We are processing the josn file from the storage location on every day and it will get archived once the records are appended into the respective tables.
source_location_path: "..../mon=05/day=01/fld1" , "..../mon=05/day=01/fld2" ..... "..../mon=05/day=01/fldN"
To read:
df = spark.read.json(source_location_path,multiLine=True, pathGlobFilter=f"*_{file_name}")
To write:
df.write.partitionBy("month").option("mergeSchema","true").mode("append").saveAsTable(table_name)
Day 1 file content:
{
"id": "1",
"name": "test",
"check": [
{
"id": "1",
"value": "con1",
"comment": "test"
},
{
"id": "2",
"value": "con2",
"comment": "test"
}
],
"detail": [],
"namedetail": {
"1abc2efg": "Test Name"
}
}
Day 2 file content:
{
"id": "2",
"name": "test2",
"check": [],
"detail": [],
"namedetail": {}
}
or
{
"id": "2",
"name": "test2",
"check": [],
"detail": [],
"namedetail": {"94jut2jfn": "Tester"}
}
Issue 1: when we try to append the value into existing table we are getting "Failed to merge incompatible data types". Because day1 file has all the values for the corresponding complex & primitive columns.

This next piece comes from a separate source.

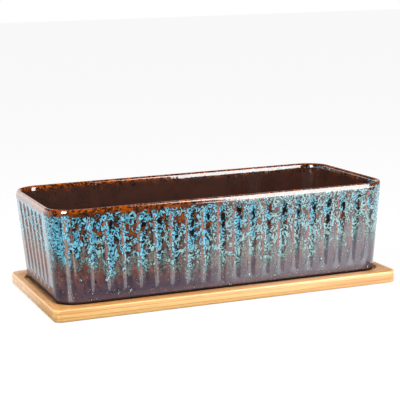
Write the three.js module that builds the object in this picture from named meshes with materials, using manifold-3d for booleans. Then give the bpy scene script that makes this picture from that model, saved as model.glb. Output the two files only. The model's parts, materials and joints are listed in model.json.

Day 2 file has empty values since data type got changed.
For Ex:
Day 1: column "check" is "Array of struct" - It has nested structure
Day 2: column "check is "Array" - since the column doesn't have any records
Issue 2: Day 1 - Column "namedetail" is Struct type and it has the value ("10abc2efg": "Test Name")
Day 2: The same column "namedetail" has another value ("94jut2jfn": "Tester")
So its considering the day 2 "namedetail" column value as a new column. so we couldn't able to merge it.
Also, if the "namedetail" has empty records then we are facing an issue.
Can you please help me to handle data types mismatch and dynamic column changes?
Thanks,
HK